begin

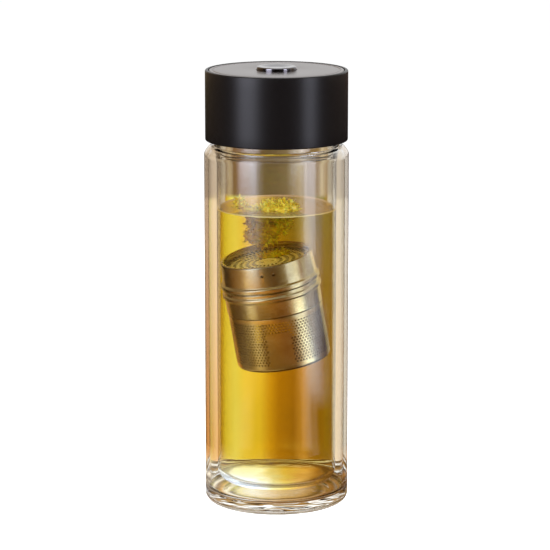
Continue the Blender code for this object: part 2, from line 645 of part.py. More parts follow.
def lean_of_infuser():
    """Return the lean angle, and how far the infuser's middle lies off the bore's axis.

    The cup's lower corner lies CUP_TO_GLASS from one wall, and the lid's rim or its bead
    LID_TO_GLASS from the other.
    """
    lid_limit = BORE_RADIUS - LID_TO_GLASS
    width = lid_limit + BORE_RADIUS - CUP_TO_GLASS
    lid_corners = (
        (LID_TOP_RADIUS, INFUSER_HEIGHT - LID_RIM_ROUND),
        (LID_BAND_RADIUS + BEAD_PROUD + SHEET / 2, LID_BOTTOM + BEAD_HEIGHT / 2),
    )
    best = None
    for radius, station in lid_corners:
        rise = station - CUP_CORNER
        across = radius + CUP_RADIUS
        angle = math.asin(width / math.hypot(rise, across)) - math.atan2(across, rise)
        if best is None or angle < best:
            best = angle
            above = station - INFUSER_HEIGHT / 2
            reach = above * math.sin(angle) + radius * math.cos(angle)
            offset = lid_limit - reach
    return best, offset


def place_infuser():
    """Return the empty that carries the infuser, leaning where the drop has left it."""
    angle, offset = lean_of_infuser()
    heading = Vector((math.cos(LEAN_HEADING), math.sin(LEAN_HEADING), 0.0))
    centre = heading * offset
    centre.z = FLOOR_HEIGHT + INFUSER_CENTRE_ABOVE_FLOOR
    hinge = Vector((0.0, 0.0, 1.0)).cross(heading)
    carrier = bpy.data.objects.new("infuser_place", None)
    bpy.context.scene.collection.objects.link(carrier)
    lean = Matrix.Rotation(angle, 4, hinge)
    lower = Matrix.Translation((0.0, 0.0, -INFUSER_HEIGHT / 2))
    carrier.matrix_world = Matrix.Translation(centre) @ lean @ lower
    print("infuser lean, degrees", round(math.degrees(angle), 3))
    print("infuser axis", [round(value, 6) for value in carrier.matrix_world.col[2].xyz])
    print("infuser base centre, m", [round(value, 6) for value in carrier.matrix_world.translation])
    return carrier


def row_round(radius, height, odd):
    """Return sideways placements of one row of holes round a wall; odd rows are staggered."""
    count = max(3, int(math.tau * radius / HOLE_SPACING))
    phase = odd * math.pi / count
    return [sideways(placement) for placement in around(count, radius, height, phase)]


def rings_over(inner, outer, height):
    """Return upright placements of rings of holes between two radii on a disc."""
    placements = []
    ring = inner
    while ring <= outer:
        count = max(3, int(math.tau * ring / HOLE_SPACING))
        placements += around(count, ring, height)
        ring += HOLE_SPACING
    return placements


def build_infuser_cup(stainless, carrier):
    """Deep-drawn perforated cup, drawn in at the top where it enters the collar."""
    tongue = COLLAR_RADIUS - SHEET - SEAT_GAP
    tongue_top = CUP_HEIGHT + CUP_TONGUE
    cup = turned("infuser_cup", (
        (0.0, 0.0, 0.0),
        (CUP_RADIUS, 0.0, CUP_CORNER),
        (CUP_RADIUS, CUP_HEIGHT, 0.0),
        (tongue, CUP_HEIGHT, 0.0),
        (tongue, tongue_top, 0.0),
        (tongue - SHEET, tongue_top, 0.0),
        (tongue - SHEET, CUP_HEIGHT - SHEET, 0.0),
        (CUP_RADIUS - SHEET, CUP_HEIGHT - SHEET, 0.0),
        (CUP_RADIUS - SHEET, SHEET, CUP_CORNER - SHEET),
        (0.0, SHEET, 0.0),
    ), stainless, parent=carrier)
    placements = []
    height = CUP_CORNER + HOLE_SPACING / 2
    row = 0
    while height < CUP_HEIGHT - HOLE_SPACING / 3:
        placements += row_round(CUP_RADIUS, height, row % 2)
        height += HOLE_SPACING * ROW_PITCH
        row += 1
    placements += rings_over(HOLE_SPACING, CUP_RADIUS - CUP_CORNER - HOLE_SPACING / 3, SHEET / 2)
    holes = prisms("cup_holes", placements, HOLE_RADIUS, 6 * SHEET, HOLE_SIDES, carrier)
    combine(cup, holes, "DIFFERENCE")


def build_infuser_collar(stainless, carrier):
    """Rolled collar that the lid screws on to, with its bead and threaded neck."""
    bead = COLLAR_RADIUS + BEAD_PROUD
    collar = turned("infuser_collar", (
        (COLLAR_RADIUS - SHEET, COLLAR_BOTTOM, 0.0),
        (COLLAR_RADIUS, COLLAR_BOTTOM, 0.0),
        (COLLAR_RADIUS, COLLAR_BEAD_BOTTOM, 0.0),
        (bead, COLLAR_BEAD_BOTTOM + BEAD_HEIGHT / 4, BEAD_HEIGHT / 3),
        (bead, COLLAR_BEAD_TOP - BEAD_HEIGHT / 4, BEAD_HEIGHT / 3),
        (COLLAR_RADIUS, COLLAR_BEAD_TOP, 0.0),
        (COLLAR_RADIUS, COLLAR_LEDGE_TOP, SHEET),
        (INFUSER_NECK_RADIUS, COLLAR_LEDGE_TOP, 0.0),
        (INFUSER_NECK_RADIUS, COLLAR_TOP, 0.0),
        (INFUSER_NECK_RADIUS - SHEET, COLLAR_TOP, 0.0),
        (INFUSER_NECK_RADIUS - SHEET, COLLAR_LEDGE_TOP - SHEET, 0.0),
        (COLLAR_RADIUS - SHEET, COLLAR_LEDGE_TOP - SHEET, 0.0),
        (COLLAR_RADIUS - SHEET, COLLAR_BEAD_TOP, 0.0),
        (bead - SHEET, COLLAR_BEAD_TOP - BEAD_HEIGHT / 4, 0.0),
        (bead - SHEET, COLLAR_BEAD_BOTTOM + BEAD_HEIGHT / 4, 0.0),
        (COLLAR_RADIUS - SHEET, COLLAR_BEAD_BOTTOM, 0.0),
    ), stainless, parent=carrier)
    ridge = thread_ridge(
        "collar_thread", INFUSER_NECK_RADIUS, INFUSER_NECK_RADIUS + INFUSER_THREAD_DEPTH,
        COLLAR_THREAD_START, INFUSER_LEAD, INFUSER_THREAD_TURNS,
        INFUSER_THREAD_WIDTH, INFUSER_THREAD_BITE, carrier,
    )
    combine(collar, ridge, "UNION")


def build_infuser_lid(stainless, magnetic_steel, carrier):
    """Screw ring with a rolled rim, and the screen that it holds down and the magnet pulls."""
    bead = LID_BAND_RADIUS + BEAD_PROUD + SHEET / 2
    lid = turned("infuser_lid_ring", (
        (bead - SHEET, LID_BOTTOM, 0.0),
        (bead, LID_BOTTOM + BEAD_HEIGHT / 6, SHEET / 2),
        (bead, LID_BEAD_TOP - BEAD_HEIGHT / 4, BEAD_HEIGHT / 4),
        (LID_BAND_RADIUS, LID_BEAD_TOP, 0.0),
        (LID_TOP_RADIUS, INFUSER_HEIGHT, LID_RIM_ROUND),
        (LID_RIM_INNER, INFUSER_HEIGHT, LID_RIM_ROUND),
        (LID_RIM_INNER, LID_FLANGE_BOTTOM, 0.0),
        (LID_RIM_INNER + SHEET, LID_FLANGE_BOTTOM, 0.0),
        (LID_RIM_INNER + SHEET, INFUSER_HEIGHT - SHEET, 0.0),
        (LID_INNER_RADIUS, INFUSER_HEIGHT - SHEET, 0.0),
        (LID_INNER_RADIUS, LID_BEAD_TOP - BEAD_HEIGHT / 4, 0.0),
        (bead - SHEET, LID_BEAD_TOP - BEAD_HEIGHT / 3, 0.0),
    ), stainless, parent=carrier)
    ridge = thread_ridge(
        "lid_thread", LID_INNER_RADIUS, INFUSER_NECK_RADIUS + SEAT_GAP,
        LID_THREAD_START, INFUSER_LEAD, INFUSER_THREAD_TURNS,
        INFUSER_THREAD_WIDTH, INFUSER_THREAD_BITE, carrier,
    )
    combine(lid, ridge, "UNION")
    spread = VENT_SPREAD / LID_BAND_RADIUS / 2
    vents = []
    for side in (-spread, spread):
        heading = Matrix.Rotation(side - math.pi / 2, 4, "Z")
        station = Matrix.Translation((LID_TOP_RADIUS, 0.0, INFUSER_HEIGHT - VENT_BELOW_RIM))
        vents.append(sideways(heading @ station))
    holes = prisms("lid_vents", vents, VENT_RADIUS, 6 * SHEET, HOLE_SIDES, carrier)
    combine(lid, holes, "DIFFERENCE")
    screen = turned("lid_screen", (
        (0.0, SCREEN_BOTTOM, 0.0),
        (SCREEN_RADIUS, SCREEN_BOTTOM, 0.0),
        (SCREEN_RADIUS, SCREEN_TOP, 0.0),
        (0.0, SCREEN_TOP, 0.0),
    ), magnetic_steel, parent=carrier)
    middle = (SCREEN_BOTTOM + SCREEN_TOP) / 2
    grip_holes = prisms(
        "grip_holes", around(2, GRIP_HOLE_SPREAD / 2, middle), GRIP_HOLE_RADIUS,
        4 * SCREEN_THICKNESS, HOLE_SIDES, carrier,
    )
    combine(screen, grip_holes, "DIFFERENCE")
    placements = rings_over(HOLE_SPACING, LID_RIM_INNER - HOLE_SPACING / 4, middle)
    holes = prisms("screen_holes", placements, HOLE_RADIUS, 4 * SCREEN_THICKNESS, HOLE_SIDES, carrier)
    combine(screen, holes, "DIFFERENCE")


def main():
    clear_scene()
    clear = finish_of("borosilicate_glass", (0.93, 0.95, 0.94), 0.02, transmission=1.0)
    anodised = finish_of("black_anodised_aluminium", (0.012, 0.011, 0.011), 0.42, 0.6)
    top_finish = finish_of("satin_black_top", (0.05, 0.046, 0.045), 0.34, 0.7)
    black_plastic = finish_of("black_polypropylene", (0.015, 0.015, 0.015), 0.5)
    white_plastic = finish_of("natural_acetal", (0.78, 0.77, 0.72), 0.45)
    silicone = finish_of("clear_silicone", (0.72, 0.72, 0.70), 0.55)
    chrome = finish_of("polished_chrome", (0.75, 0.76, 0.78), 0.08, 1.0)
    nickel = finish_of("nickel_plated_magnet", (0.62, 0.6, 0.56), 0.22, 1.0)
    spring_steel = finish_of("spring_steel", (0.55, 0.55, 0.56), 0.28, 1.0)
    stainless = finish_of("brushed_stainless", (0.56, 0.52, 0.45), 0.32, 1.0)
    magnetic = finish_of("ferritic_stainless", (0.5, 0.5, 0.5), 0.3, 1.0)
    build_glass(clear)
    build_cap_shell(anodised, top_finish)
    build_threaded_insert(black_plastic, silicone)
    build_button(chrome, white_plastic, spring_steel)
    build_return_spring(spring_steel)
    build_magnet_housing(black_plastic, nickel, silicone, white_plastic, magnetic)
    build_housing_screws(spring_steel)
    carrier = place_infuser()
    build_infuser_cup(stainless, carrier)
    build_infuser_collar(stainless, carrier)
    build_infuser_lid(stainless, magnetic, carrier)


main()
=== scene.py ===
"""Double-wall glass tea tumbler with a black screw cap, a push button and a dropped steel infuser.

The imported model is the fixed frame. Sizes in the classes are millimetres, and a mesh is built in
metres at its place in the frame, so every finished object sits at the origin.
"""

import json
import logging
import math
from collections.abc import Callable, Sequence
from dataclasses import dataclass, field
from enum import Enum

import bmesh
import bpy
from bpy.types import Material, Mesh, Node, NodeOutputs, NodeSocket, NodeTree, Object
from mathutils import Matrix, Vector, noise


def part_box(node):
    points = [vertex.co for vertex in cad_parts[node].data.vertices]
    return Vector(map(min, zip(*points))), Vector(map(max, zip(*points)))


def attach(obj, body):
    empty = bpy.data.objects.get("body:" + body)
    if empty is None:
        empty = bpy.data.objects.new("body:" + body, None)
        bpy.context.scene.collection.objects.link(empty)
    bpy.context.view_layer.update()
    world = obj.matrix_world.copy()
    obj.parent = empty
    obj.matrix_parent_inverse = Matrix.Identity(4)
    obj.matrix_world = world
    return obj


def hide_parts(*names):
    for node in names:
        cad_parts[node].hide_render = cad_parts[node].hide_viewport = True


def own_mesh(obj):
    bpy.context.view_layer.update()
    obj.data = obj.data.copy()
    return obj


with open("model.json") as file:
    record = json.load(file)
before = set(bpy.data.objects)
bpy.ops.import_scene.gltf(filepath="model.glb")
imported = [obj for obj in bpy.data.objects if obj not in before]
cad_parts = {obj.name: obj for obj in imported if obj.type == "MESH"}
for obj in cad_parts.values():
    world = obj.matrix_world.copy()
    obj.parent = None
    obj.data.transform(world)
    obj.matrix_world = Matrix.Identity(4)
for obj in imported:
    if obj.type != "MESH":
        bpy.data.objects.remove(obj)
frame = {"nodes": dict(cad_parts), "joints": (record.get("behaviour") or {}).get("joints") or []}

log = logging.getLogger("tumbler")

MM = 0.001
FULL_TURN = 2.0 * math.pi
SHARP_ANGLE = math.radians(35.0)

Corner = tuple[float, float, float]
Point2 = tuple[float, float]
Tones = tuple[tuple[float, str], ...]
Source = Node | NodeSocket
Shade = Callable[[NodeTree, NodeSocket], dict[str, Source]]
Glow = tuple[Source | tuple, Source | float, Source | float]
Light = Callable[[NodeTree, NodeSocket, NodeOutputs], Glow]
FaceTest = Callable[[float, float], bool]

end

Repeat, without change, each line of the data above from the one that contains "in imported if" through the final line, counting both.

Output for this task
cad_parts = {obj.name: obj for obj in imported if obj.type == "MESH"}
for obj in cad_parts.values():
    world = obj.matrix_world.copy()
    obj.parent = None
    obj.data.transform(world)
    obj.matrix_world = Matrix.Identity(4)
for obj in imported:
    if obj.type != "MESH":
        bpy.data.objects.remove(obj)
frame = {"nodes": dict(cad_parts), "joints": (record.get("behaviour") or {}).get("joints") or []}

log = logging.getLogger("tumbler")

MM = 0.001
FULL_TURN = 2.0 * math.pi
SHARP_ANGLE = math.radians(35.0)

Corner = tuple[float, float, float]
Point2 = tuple[float, float]
Tones = tuple[tuple[float, str], ...]
Source = Node | NodeSocket
Shade = Callable[[NodeTree, NodeSocket], dict[str, Source]]
Glow = tuple[Source | tuple, Source | float, Source | float]
Light = Callable[[NodeTree, NodeSocket, NodeOutputs], Glow]
FaceTest = Callable[[float, float], bool]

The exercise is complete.